## Written request
Print out every line, exactly as written.

## Provided data
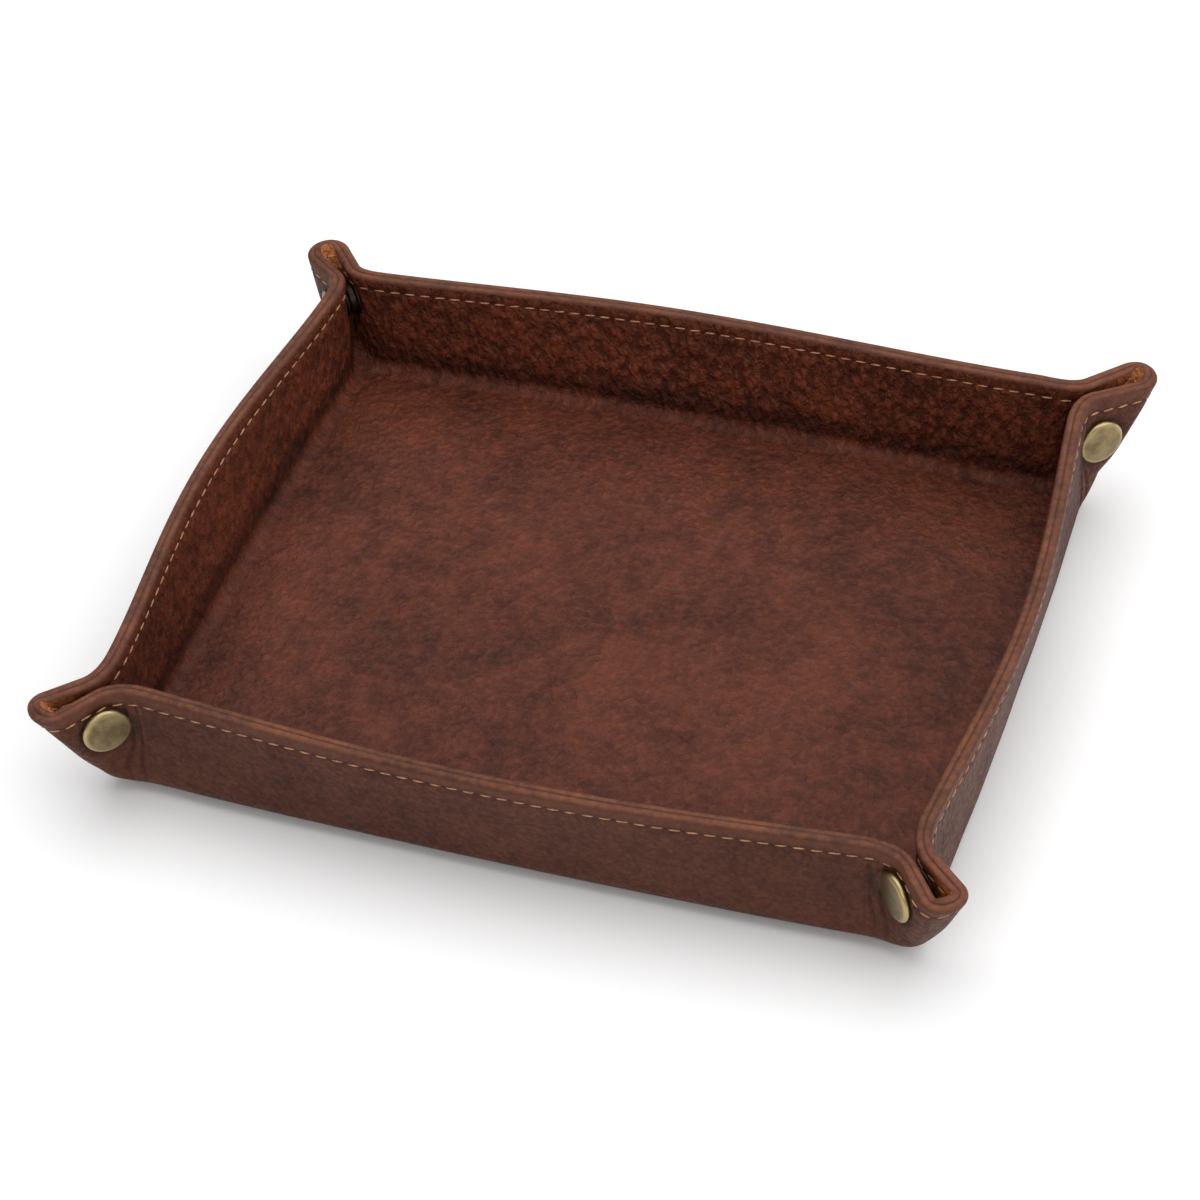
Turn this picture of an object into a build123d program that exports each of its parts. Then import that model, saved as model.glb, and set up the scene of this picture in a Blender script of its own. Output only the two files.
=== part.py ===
from build123d import *

import os
from math import atan2, cos, degrees, radians, sin, tan

# Size of the tray, measured tip to tip over the pinched corners
tray_length = 247.0
tray_width = 205.0
rim_height = 37.5
tip_droop = 2.5

# Leather: a smooth outer hide and a grained lining, stitched back to back
outer_thickness = 2.3
lining_thickness = 2.0
rim_round_share = 0.36

# Walls: bowed by their own spring between the pinched corners
long_wall_bow_rim = 6.3
short_wall_bow_rim = 6.6
long_wall_bow_foot = 2.6
short_wall_bow_foot = 2.1
wall_end_slope = 3.0
foot_radius = 8.4

# Pinched corners: each is a loop of leather closed by a press stud
ear_reach = 17.8
ear_half_thickness = 6.2
mouth_radius = 3.5
fold_rise = 56.0
fold_radius = 4.6
fold_foot_rise = 5.0

# Press stud, set back from the folded edge and down from the ear's tip
stud_edge = 9.86
stud_drop = 8.02
cap_radius = 6.8
cap_height = 2.5
cap_edge_height = 1.1
cap_press = 0.6
eyelet_radius = 4.6
eyelet_height = 1.3
eyelet_edge_height = 0.5
eyelet_press = 0.4
post_radius = 1.6
post_wall = 0.45
post_clearance = 0.1
post_roll_radius = 2.2
post_roll_height = 0.4
socket_radius = 5.2
socket_neck_radius = 4.2
socket_bore_radius = 2.7
socket_plate = 0.5
socket_reach = 0.7
stud_radius = 4.9
stud_plate = 0.8
stud_neck_radius = 1.95
stud_head_radius = 2.3
stud_head_reach = 0.35

# Places that follow from the sizes above
leather = outer_thickness + lining_thickness
diagonal_share = cos(radians(45))
corner_x = tray_length / 2 - ear_reach * diagonal_share
corner_y = tray_width / 2 - ear_reach * diagonal_share
mouth_turn = 45.0 + wall_end_slope
mouth_setback = mouth_radius * tan(radians(mouth_turn / 2))
wall_end_distance = ear_half_thickness / sin(radians(mouth_turn)) + mouth_setback
base_corner_radius = wall_end_distance * tan(radians(mouth_turn))
ear_start = mouth_setback - ear_half_thickness / tan(radians(mouth_turn))
tip_height = rim_height - tip_droop
rim_fall = tip_droop / (ear_reach - ear_start)
inner_depth = ear_half_thickness - leather
fold_x = cos(radians(fold_rise))
fold_z = sin(radians(fold_rise))
stud_height = tip_height - stud_drop
stud_reach = ear_reach - stud_drop * fold_x / fold_z - stud_edge / fold_z

# Corners in turn, counter-clockwise from above, with the sides they lie on
corner_sides = {
    "front_left": (-1, -1),
    "front_right": (1, -1),
    "back_right": (1, 1),
    "back_left": (-1, 1),
}
# The wall that ends at each corner and the wall that starts there
corner_walls = {
    "front_left": ("left", "front"),
    "front_right": ("front", "right"),
    "back_right": ("right", "back"),
    "back_left": ("back", "left"),
}
# The wall whose ear carries the cap and socket at each corner
cap_walls = {"front_left": "front", "front_right": "front", "back_right": "right", "back_left": "back"}
# Each wall with its turn about the tray's middle
wall_turns = {"front": 270, "right": 0, "back": 90, "left": 180}
foot_bows = {
    "front": long_wall_bow_foot,
    "right": short_wall_bow_foot,
    "back": long_wall_bow_foot,
    "left": short_wall_bow_foot,
}
rim_bows = {
    "front": long_wall_bow_rim,
    "right": short_wall_bow_rim,
    "back": long_wall_bow_rim,
    "left": short_wall_bow_rim,
}


def save(part, name):
    part.label = name
    export_step(part, f"parts/{name}.step")


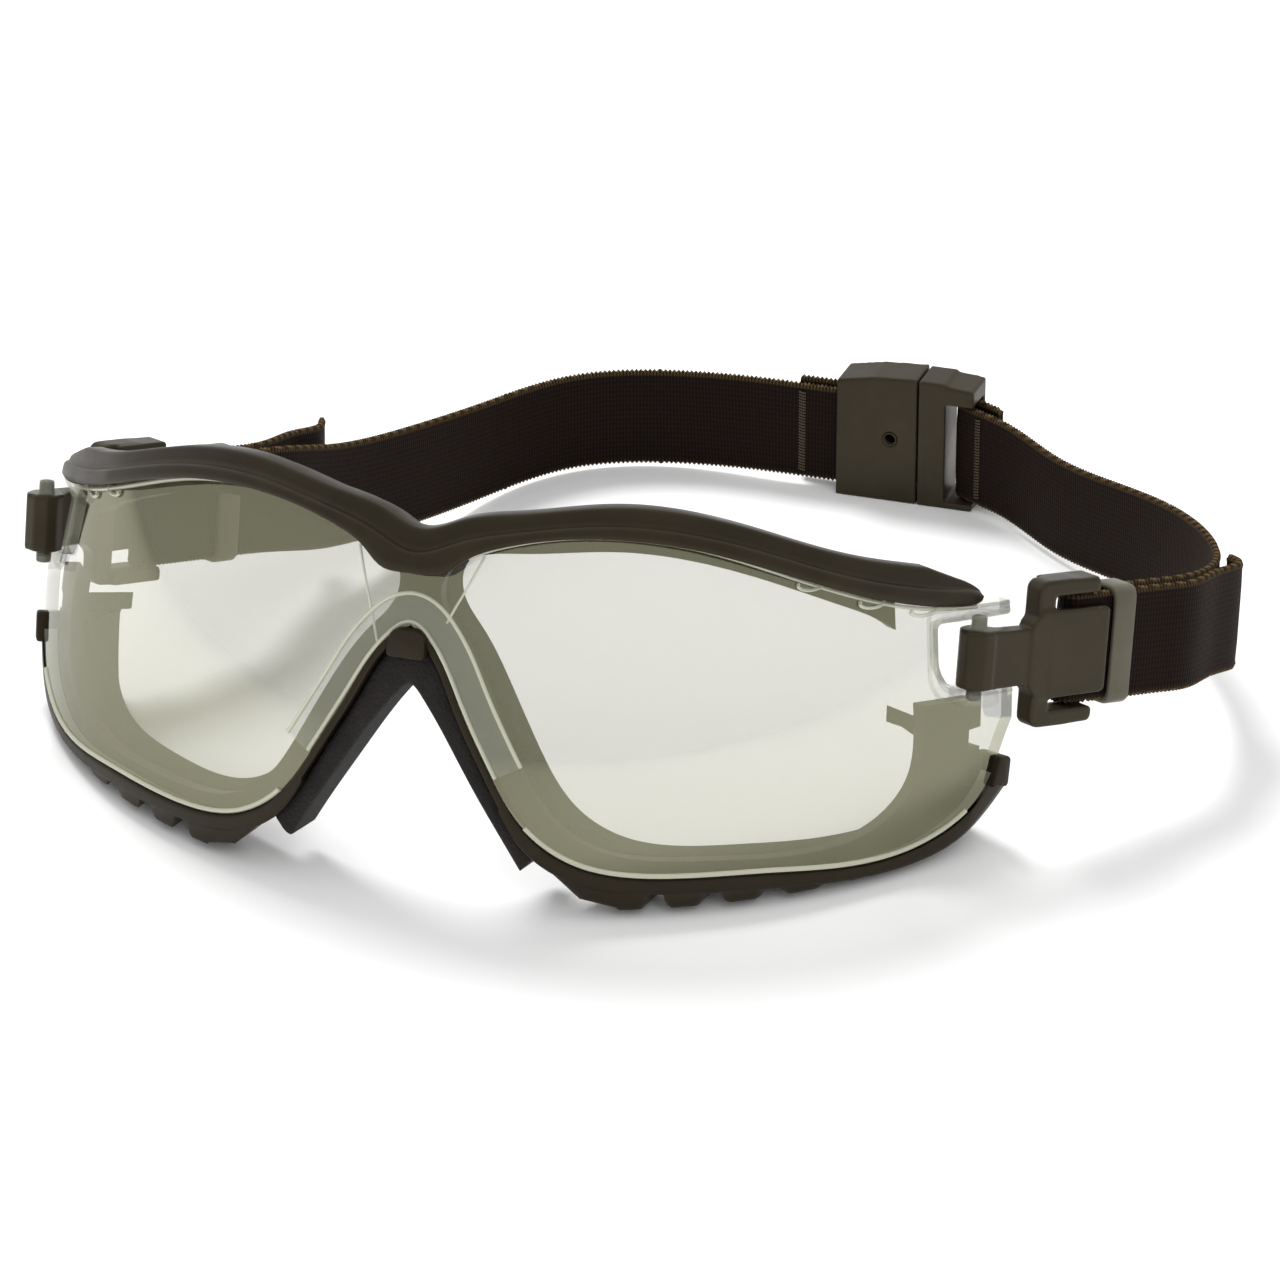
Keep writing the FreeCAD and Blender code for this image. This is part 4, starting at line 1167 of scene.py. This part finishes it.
# ---- scene ----
def make_stage():
    size = 3.0
    mesh = bpy.data.meshes.new("floor")
    mesh.from_pydata([(-size, -size, 0), (size, -size, 0), (size, size, 0), (-size, size, 0)], [],
                     [(0, 1, 2, 3)])
    floor = bpy.data.objects.new("floor", mesh)
    m = material("pale_floor", (0.93, 0.93, 0.93), 0.6)
    mesh.materials.append(m)
    bpy.context.scene.collection.objects.link(floor)
    world = bpy.data.worlds.new("studio")
    world.use_nodes = True
    world.node_tree.nodes["Background"].inputs[0].default_value = (1.0, 1.0, 1.0, 1)
    world.node_tree.nodes["Background"].inputs[1].default_value = 0.85
    bpy.context.scene.world = world
    bpy.context.scene.view_settings.view_transform = "Standard"


def area_light(name, at, target, size, power):
    lamp = bpy.data.lights.new(name, "AREA")
    lamp.shape = "DISK"
    lamp.size = size
    lamp.energy = power
    light = bpy.data.objects.new(name, lamp)
    light.location = at
    light.rotation_euler = (Vector(target) - Vector(at)).to_track_quat("-Z", "Y").to_euler()
    light.visible_glossy = False
    bpy.context.scene.collection.objects.link(light)


CAMERA_TARGET = (41.731, 0.0, 52.859)


def make_camera():
    """Camera that looks down on the front from its right."""
    azimuth, elevation, distance = math.radians(19.113), math.radians(25.38), 1.00007
    target = Vector(to_row(CAMERA_TARGET, upright=False))
    back = Vector((math.sin(azimuth) * math.cos(elevation), -math.cos(azimuth) * math.cos(elevation),
                   math.sin(elevation)))
    data = bpy.data.cameras.new("camera")
    data.lens = 185.96
    data.sensor_width = 36.0
    camera = bpy.data.objects.new("camera", data)
    camera.location = target + back * distance
    camera.rotation_euler = (-back).to_track_quat("-Z", "Y").to_euler()
    bpy.context.scene.collection.objects.link(camera)
    bpy.context.scene.camera = camera


make_camera()
make_stage()
area_light("key", (-0.5, 0.55, 1.1), (0, 0, 0.02), 0.5, 14.0)
area_light("fill", (0.6, -1.0, 0.9), (0, 0, 0.03), 0.8, 4.0)
make_lens()
make_lens_trim()
make_brow()
make_carriage()
make_nose_foam()
make_buckle()
for side in (-1, 1):
    make_socket(side)
    make_face_foam(side)
    make_clip(side)
    make_keeper(side)
    make_strap(side)
    make_seam(side)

## Exercise result
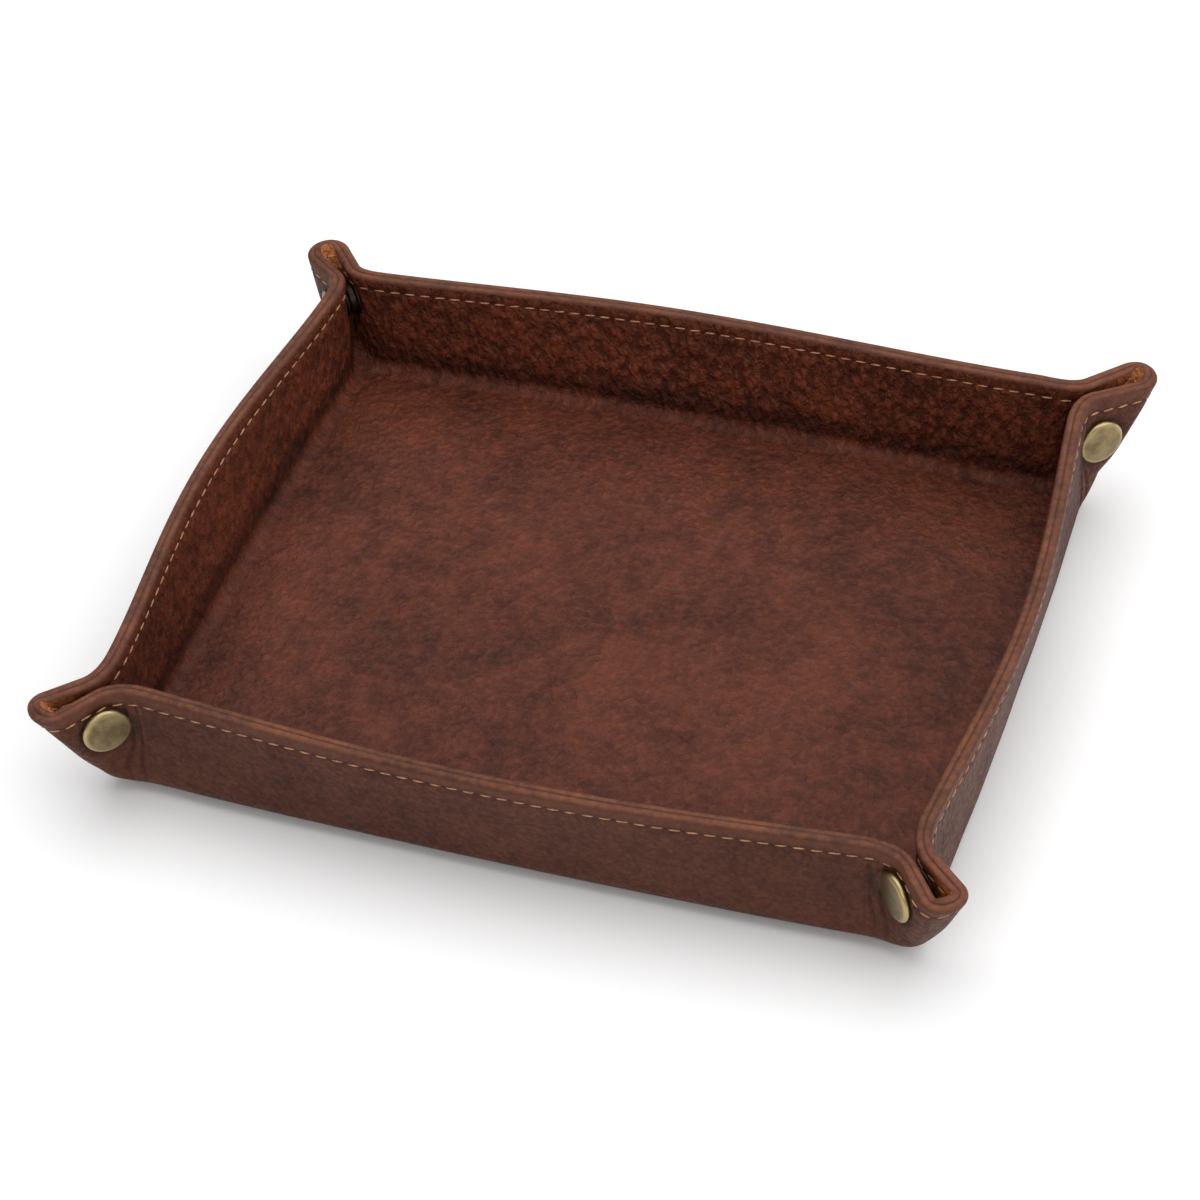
Turn this picture of an object into a build123d program that exports each of its parts. Then import that model, saved as model.glb, and set up the scene of this picture in a Blender script of its own. Output only the two files.
=== part.py ===
from build123d import *

import os
from math import atan2, cos, degrees, radians, sin, tan

# Size of the tray, measured tip to tip over the pinched corners
tray_length = 247.0
tray_width = 205.0
rim_height = 37.5
tip_droop = 2.5

# Leather: a smooth outer hide and a grained lining, stitched back to back
outer_thickness = 2.3
lining_thickness = 2.0
rim_round_share = 0.36

# Walls: bowed by their own spring between the pinched corners
long_wall_bow_rim = 6.3
short_wall_bow_rim = 6.6
long_wall_bow_foot = 2.6
short_wall_bow_foot = 2.1
wall_end_slope = 3.0
foot_radius = 8.4

# Pinched corners: each is a loop of leather closed by a press stud
ear_reach = 17.8
ear_half_thickness = 6.2
mouth_radius = 3.5
fold_rise = 56.0
fold_radius = 4.6
fold_foot_rise = 5.0

# Press stud, set back from the folded edge and down from the ear's tip
stud_edge = 9.86
stud_drop = 8.02
cap_radius = 6.8
cap_height = 2.5
cap_edge_height = 1.1
cap_press = 0.6
eyelet_radius = 4.6
eyelet_height = 1.3
eyelet_edge_height = 0.5
eyelet_press = 0.4
post_radius = 1.6
post_wall = 0.45
post_clearance = 0.1
post_roll_radius = 2.2
post_roll_height = 0.4
socket_radius = 5.2
socket_neck_radius = 4.2
socket_bore_radius = 2.7
socket_plate = 0.5
socket_reach = 0.7
stud_radius = 4.9
stud_plate = 0.8
stud_neck_radius = 1.95
stud_head_radius = 2.3
stud_head_reach = 0.35

# Places that follow from the sizes above
leather = outer_thickness + lining_thickness
diagonal_share = cos(radians(45))
corner_x = tray_length / 2 - ear_reach * diagonal_share
corner_y = tray_width / 2 - ear_reach * diagonal_share
mouth_turn = 45.0 + wall_end_slope
mouth_setback = mouth_radius * tan(radians(mouth_turn / 2))
wall_end_distance = ear_half_thickness / sin(radians(mouth_turn)) + mouth_setback
base_corner_radius = wall_end_distance * tan(radians(mouth_turn))
ear_start = mouth_setback - ear_half_thickness / tan(radians(mouth_turn))
tip_height = rim_height - tip_droop
rim_fall = tip_droop / (ear_reach - ear_start)
inner_depth = ear_half_thickness - leather
fold_x = cos(radians(fold_rise))
fold_z = sin(radians(fold_rise))
stud_height = tip_height - stud_drop
stud_reach = ear_reach - stud_drop * fold_x / fold_z - stud_edge / fold_z

# Corners in turn, counter-clockwise from above, with the sides they lie on
corner_sides = {
    "front_left": (-1, -1),
    "front_right": (1, -1),
    "back_right": (1, 1),
    "back_left": (-1, 1),
}
# The wall that ends at each corner and the wall that starts there
corner_walls = {
    "front_left": ("left", "front"),
    "front_right": ("front", "right"),
    "back_right": ("right", "back"),
    "back_left": ("back", "left"),
}
# The wall whose ear carries the cap and socket at each corner
cap_walls = {"front_left": "front", "front_right": "front", "back_right": "right", "back_left": "back"}
# Each wall with its turn about the tray's middle
wall_turns = {"front": 270, "right": 0, "back": 90, "left": 180}
foot_bows = {
    "front": long_wall_bow_foot,
    "right": short_wall_bow_foot,
    "back": long_wall_bow_foot,
    "left": short_wall_bow_foot,
}
rim_bows = {
    "front": long_wall_bow_rim,
    "right": short_wall_bow_rim,
    "back": long_wall_bow_rim,
    "left": short_wall_bow_rim,
}


def save(part, name):
    part.label = name
    export_step(part, f"parts/{name}.step")


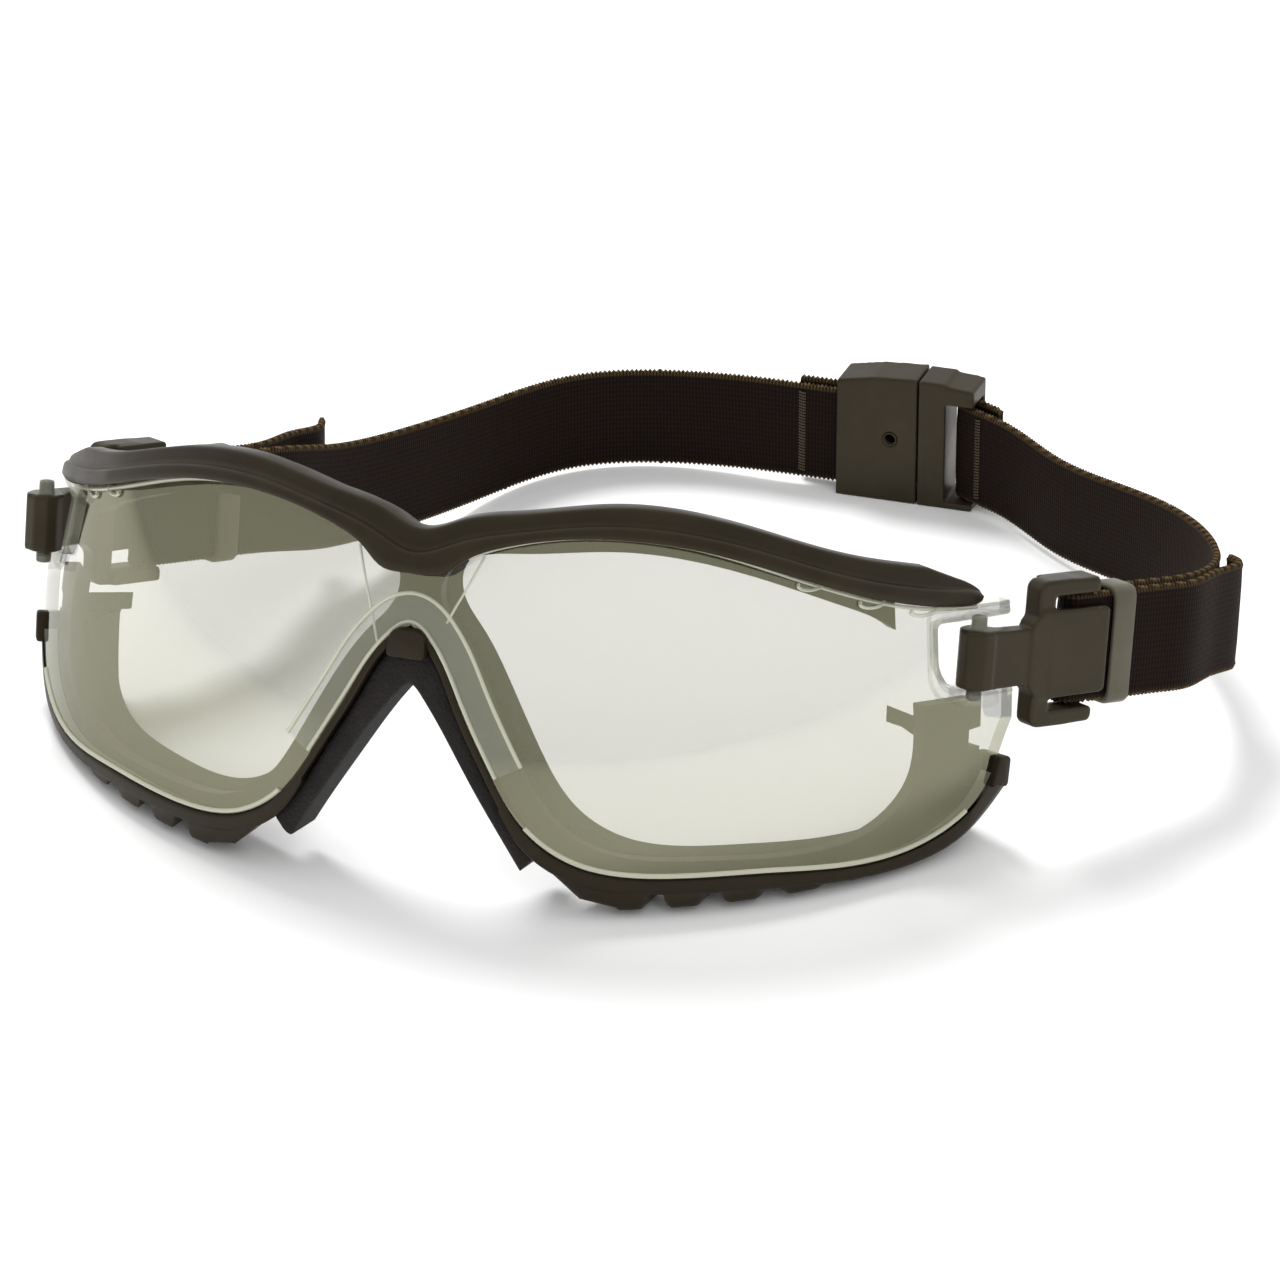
Keep writing the FreeCAD and Blender code for this image. This is part 4, starting at line 1167 of scene.py. This part finishes it.
# ---- scene ----
def make_stage():
    size = 3.0
    mesh = bpy.data.meshes.new("floor")
    mesh.from_pydata([(-size, -size, 0), (size, -size, 0), (size, size, 0), (-size, size, 0)], [],
                     [(0, 1, 2, 3)])
    floor = bpy.data.objects.new("floor", mesh)
    m = material("pale_floor", (0.93, 0.93, 0.93), 0.6)
    mesh.materials.append(m)
    bpy.context.scene.collection.objects.link(floor)
    world = bpy.data.worlds.new("studio")
    world.use_nodes = True
    world.node_tree.nodes["Background"].inputs[0].default_value = (1.0, 1.0, 1.0, 1)
    world.node_tree.nodes["Background"].inputs[1].default_value = 0.85
    bpy.context.scene.world = world
    bpy.context.scene.view_settings.view_transform = "Standard"


def area_light(name, at, target, size, power):
    lamp = bpy.data.lights.new(name, "AREA")
    lamp.shape = "DISK"
    lamp.size = size
    lamp.energy = power
    light = bpy.data.objects.new(name, lamp)
    light.location = at
    light.rotation_euler = (Vector(target) - Vector(at)).to_track_quat("-Z", "Y").to_euler()
    light.visible_glossy = False
    bpy.context.scene.collection.objects.link(light)


CAMERA_TARGET = (41.731, 0.0, 52.859)


def make_camera():
    """Camera that looks down on the front from its right."""
    azimuth, elevation, distance = math.radians(19.113), math.radians(25.38), 1.00007
    target = Vector(to_row(CAMERA_TARGET, upright=False))
    back = Vector((math.sin(azimuth) * math.cos(elevation), -math.cos(azimuth) * math.cos(elevation),
                   math.sin(elevation)))
    data = bpy.data.cameras.new("camera")
    data.lens = 185.96
    data.sensor_width = 36.0
    camera = bpy.data.objects.new("camera", data)
    camera.location = target + back * distance
    camera.rotation_euler = (-back).to_track_quat("-Z", "Y").to_euler()
    bpy.context.scene.collection.objects.link(camera)
    bpy.context.scene.camera = camera


make_camera()
make_stage()
area_light("key", (-0.5, 0.55, 1.1), (0, 0, 0.02), 0.5, 14.0)
area_light("fill", (0.6, -1.0, 0.9), (0, 0, 0.03), 0.8, 4.0)
make_lens()
make_lens_trim()
make_brow()
make_carriage()
make_nose_foam()
make_buckle()
for side in (-1, 1):
    make_socket(side)
    make_face_foam(side)
    make_clip(side)
    make_keeper(side)
    make_strap(side)
    make_seam(side)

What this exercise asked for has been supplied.